Can you summarise some of the common themes and findings in the diversity of topics covered in the volume?

 Although the volume explores many cultural forms — literature, rap, hip hop dance, visual art, bandes déssinées, film, new media — there is a cohesiveness and consensus that emerges.  Examining such topics as institutions/institutional memory, laïcité, Blackness, and Islamophobia, the volume explores vacuums created by French republicanism and faux colorblindness, and advocates for an adjustment to indifference to social differences.  It seems as though the artistic and cultural forms that best account for this adjustment themselves collapse boundaries and differentials – for example, rapper-writers, or El Seed’s street art as it grows onto institutional walls.  Filling in the void of silence and activating post-memory also recur across the volume, whether in the case of the children of harkis or second-generation Vietnamese French, both cases in which trauma resulting from war and displacement figures prominently.  Another interesting consideration is the level of access to various stages.  The volume suggests there is unequal opportunity and access depending on the stage in question: while the dance, music, and street art stages seem somewhat favorable and open, the literary and mediatic establishments’ gates remain largely shut to post-migratory postcolonial minorities.  Meanwhile, these artists and cultural producers have appropriated their own spaces (whether on Twitter or on the walls of buildings) and are demonstrating that they, too, deserve to be recognized as innovators: they produce works with their own distinctive voices and refuse to relegate their art to the margins of French high culture. By revealing the social and political nature of canonization and consecration in France, they make us more aware of our own expectations and blindspots when we “consume culture.”

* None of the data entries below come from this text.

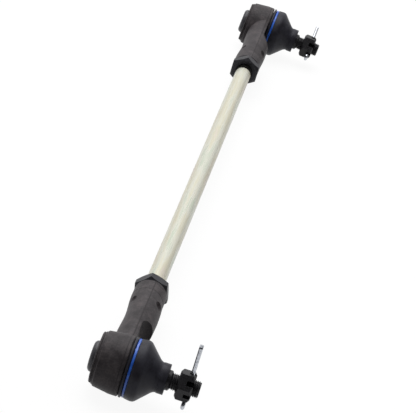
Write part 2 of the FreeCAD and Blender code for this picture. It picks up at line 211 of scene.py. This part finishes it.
def mouldedNylon():
    # injection moulded nylon, coloured through: saturated blue with a soft gloss
    material, tree, output, place = newMaterial("mouldedNylon")
    cloud = addNode(tree, "ShaderNodeTexNoise", {"Vector": place, "Scale": 1000 / ringNylonLook["cloud"],
                                                 "Detail": 2.0})
    colour = rampOf(tree, cloud.outputs["Fac"], [(0.3, ringNylonLook["dark"]),
                                                 (0.7, ringNylonLook["light"])])
    shader = addNode(tree, "ShaderNodeBsdfPrincipled", {"Base Color": colour, "IOR": 1.53,
                                                        "Roughness": ringNylonLook["roughness"]})
    tree.links.new(shader.outputs[0], output.inputs["Surface"])
    return material


zincLook = {"straw": "#d5d1b9", "pale": "#dad9cc", "green": "#c8d1bd", "rose": "#d6cbc2",
            "bandLength": 60.0, "bandWidth": 5.0, "drawLine": 1.1,
            "drawLength": 40.0, "drawShare": 0.35, "roughness": 0.30}


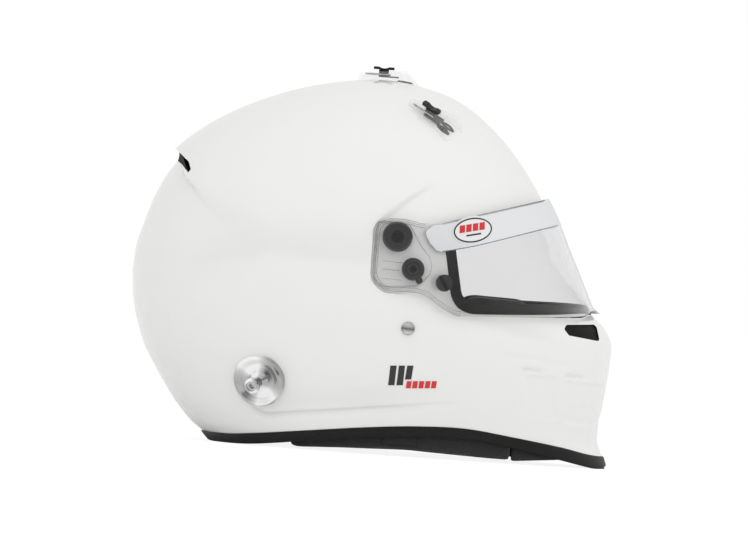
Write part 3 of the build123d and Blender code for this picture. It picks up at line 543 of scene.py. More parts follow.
def tube(name: str, rings: Sequence[Values], smooth: float = 40, flip: bool = False) -> Piece:
    """Make a closed tube, whose section and path both end where they start.

    Args:
        name: The piece's name.
        rings: For each point of the section, its places along the path.
        smooth: Edges flatter than this many degrees are shaded smooth.
        flip: Whether the faces look the other way.

    Returns:
        The piece.
    """
    points = np.stack(rings, axis=1)
    rows, columns = points.shape[:2]
    faces = grid_faces(rows + 1, columns, wrap=True, flip=flip)
    joined_faces = [tuple(k % (rows * columns) for k in face) for face in faces]
    return mesh_object(name, points.reshape(-1, 3), joined_faces, smooth)


def prism(outline: Sequence[Point], near: float, far: float) -> tuple[list, list]:
    """A side-view outline pushed across the helmet.

    Args:
        outline: Its points in the side view.
        near: The smaller y.
        far: The larger y.

    Returns:
        Points and faces.
    """
    count = len(outline)
    points = [(x, near, z) for x, z in outline] + [(x, far, z) for x, z in outline]
    area = sum(a[0] * b[1] - b[0] * a[1] for a, b in zip(outline, [*outline[1:], outline[0]]))
    order = list(range(count)) if area > 0 else list(range(count))[::-1]
    faces = [tuple(order), tuple(count + k for k in order[::-1])]
    for k in range(count):
        here, after = order[k], order[(k + 1) % count]
        faces.append((after, here, count + here, count + after))
    return points, faces


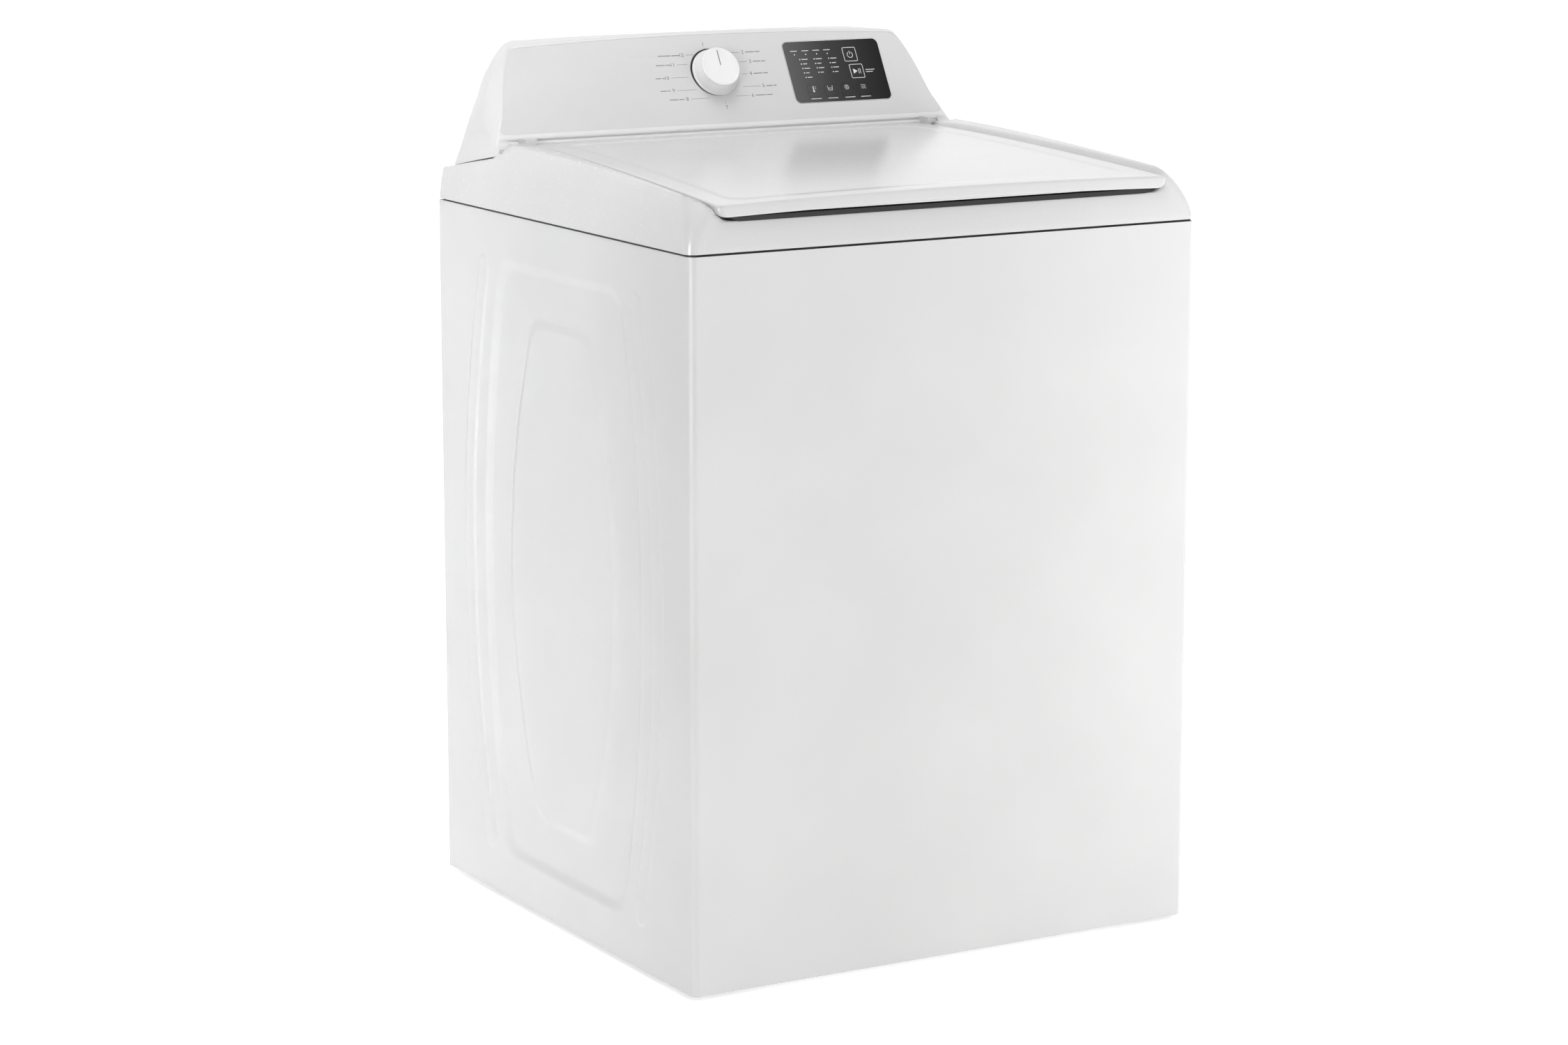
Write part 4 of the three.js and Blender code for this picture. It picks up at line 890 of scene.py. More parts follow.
def lid_shadow_strip():
    """A black rubber strip under the lid's front edge, just clear of the top panel: painted shade, a
    dark sheet standing in for the shadow in the gap under the lid.
    """
    rings = []
    half, taper, rise, steps = 294, 16, 5.5, 40
    front, rear = LID_FRONT_Y + 3.5, LID_FRONT_Y + 12
    below = lid_top(front) - LID_THICK
    for i in range(steps + 1):
        x = half * (2 * i / steps - 1)
        low = below - FINGER_GAP + 0.7 + rise * smooth((abs(x) - half + taper) / taper)
        section = [
            (front, below + 0.4), (front, low + 1), (front + 1, low), (rear - 1, low),
            (rear, low + 1), (rear, below + 0.4),
        ]
        rings.append([(x, y, z) for y, z in section])
    # Painted shade: this black strip darkens the shadowed gap under the lid's front edge.
    piece = skin("lid_shadow_strip", rings, RUBBER, caps=(True, True), angle=50)
    attach(piece, "lid", "rubber_black")


# ---- Console ----

FACE_HALF = through([
    (905, 344), (925, 339.5), (941, 334), (957, 327.5), (974, 319.5), (988, 312.5),
    (1021, 302.5), (1049, 291), (1063, 282.5), (1068, 278),
])
REAR_HALF = through([
    (880, 333), (900, 330), (935, 317), (1000, 292), (1045, 270), (1068, 246),
])
CREASE_Y = through([(900, 204), (950, 204), (964, 228), (992, 257), (1035, 266), (1068, 282)])
SLOT_GAP = 3.2
SHELL_LOW, SHELL_STRAIGHT = 905, 949
FOOT = 11.6
END_BULGE = 3.0
FASCIA_BACK, FASCIA_H = -2.6, -0.1
PANEL_RECT = (108, 252, 35, 122)
TOP_EDGE = 3


def chamfer(z):
    """How far the crease stands out beside the face, widest at mid-height."""
    return 6 * smooth((z - 956) / 30) * (1 - smooth((z - 1035) / 30))


def lip(z, x, front):
    """Relief of the face under the fascia: a rounded lip over a groove that ends before its ends."""
    s = (z - FACE.z) / UP_SLOPE.z
    bead = 2.0 * math.sin(math.pi * min(1, max(0, (s - 5.2) / 8.6))) ** 0.8
    groove = 1.4 * math.exp(-(((s - 4.2) / 0.8) ** 2))
    return bead - groove * (1 - smooth((x - front + 32) / 10))


def face_y(z):
    """Depth of the console's leaning face at a height."""
    return FACE.y + (max(z, FACE.z) - FACE.z) * FACE_LEAN


def console_half(y, z):
    """Half width of the console at a depth and a height."""
    crease = CREASE_Y(z)
    t = min(1.0, max(0.0, (y - crease) / (CONSOLE_REAR_Y - crease)))
    return FACE_HALF(z) + (REAR_HALF(z) - FACE_HALF(z)) * t


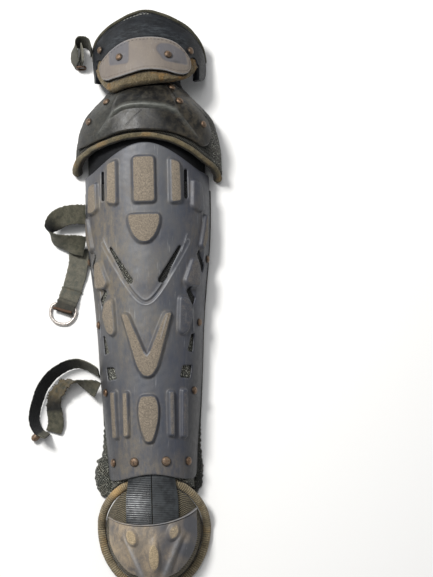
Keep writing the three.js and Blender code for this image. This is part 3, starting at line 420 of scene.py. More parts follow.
# Materials
class Shader:
    """Small helper that wires one procedural material."""

    def __init__(self, name):
        self.material = bpy.data.materials.new(name)
        self.material.use_nodes = True
        self.tree = self.material.node_tree
        self.bsdf = self.tree.nodes["Principled BSDF"]
        self.place = self.tree.nodes.new("ShaderNodeTexCoord").outputs["Object"]
        self.colour = None

    def feed(self, socket, value):
        if isinstance(value, bpy.types.NodeSocket):
            self.tree.links.new(value, socket)
        else:
            socket.default_value = value

    def math(self, operation, a, b=0.0):
        node = self.tree.nodes.new("ShaderNodeMath")
        node.operation = operation
        self.feed(node.inputs[0], a)
        self.feed(node.inputs[1], b)
        return node.outputs[0]

    def times(self, a, b):
        return self.math("MULTIPLY", a, b)

    def plus(self, a, b):
        return self.math("ADD", a, b)

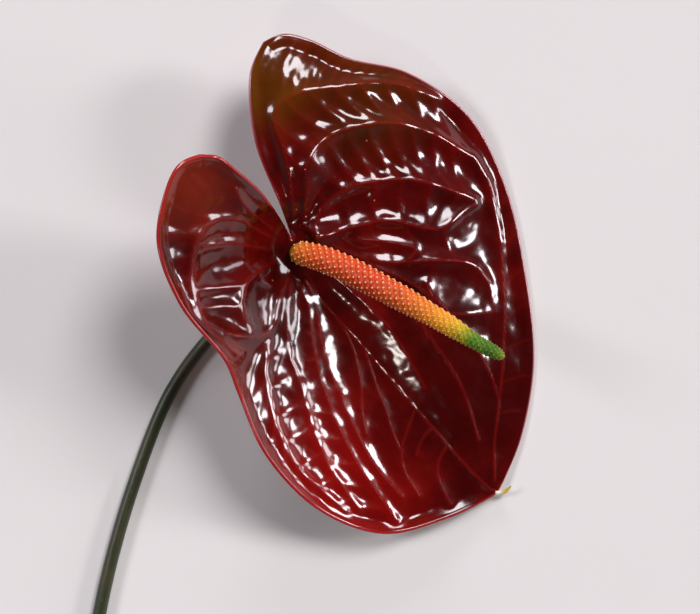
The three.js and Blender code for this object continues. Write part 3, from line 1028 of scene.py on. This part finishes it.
def flower_tree():
    """Geometry nodes: a spiral of flowers standing out from a path that carries its radius."""
    tree = bpy.data.node_groups.new("spadix_flowers", "GeometryNodeTree")
    add_socket = tree.interface.new_socket
    add_socket("Path", in_out="INPUT", socket_type="NodeSocketGeometry")
    for label, kind in (("Flower", "Object"), ("Count", "Int"), ("Turn", "Float"),
                        ("First", "Float"), ("Seed", "Int"), ("Finish", "Material")):
        add_socket(label, in_out="INPUT", socket_type="NodeSocket" + kind)
    add_socket("Flowers", in_out="OUTPUT", socket_type="NodeSocketGeometry")
    given = tree.nodes.new("NodeGroupInput").outputs
    nodes = Shades(tree)
    curve = nodes.add("GeometryNodeMeshToCurve", {"Mesh": given["Path"]})
    points = nodes.add("GeometryNodePoints", {"Count": given["Count"]})
    number = nodes.add("GeometryNodeInputIndex")
    share = nodes.math("DIVIDE", nodes.math("ADD", number, 0.5), given["Count"])
    share = nodes.add("ShaderNodeMapRange", {0: share, 3: given["First"], 4: LAST_FLOWER})
    radius = nodes.add("GeometryNodeInputNamedAttribute", {"Name": "radius"}, data_type="FLOAT")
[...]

How do you think this book will pave the way for further research into cultural production in relation to new social identities?

We are excited to contribute to this conversation! Each of the fields of study presented here (media, film, literature, visual arts, dance, etc) merits attention in its own right, so we hope to see new monographs in these areas as well as additional collections that seek to synthesize new material as we have done here. While we chose to focus on how these artists and cultural producers reconsider Frenchness and their place in French society, further research could look at the ways in which contemporary post-migratory producers engage with concepts such as neoliberal economic policies and the future of Europe in a transnational world. Each of these themes requires sensitivity to the relationship between the local and the global and the role of historical events and precedents in the contemporary era, which are tensions we address in our volume. We also think the volume points toward the importance of intersectionality in new social identities in France, an area of research that is key and imminent in our view. We hope our vocabulary, centered around the concept of the post-migratory, provides researchers with a theoretically useful foundation upon which to build future investigations.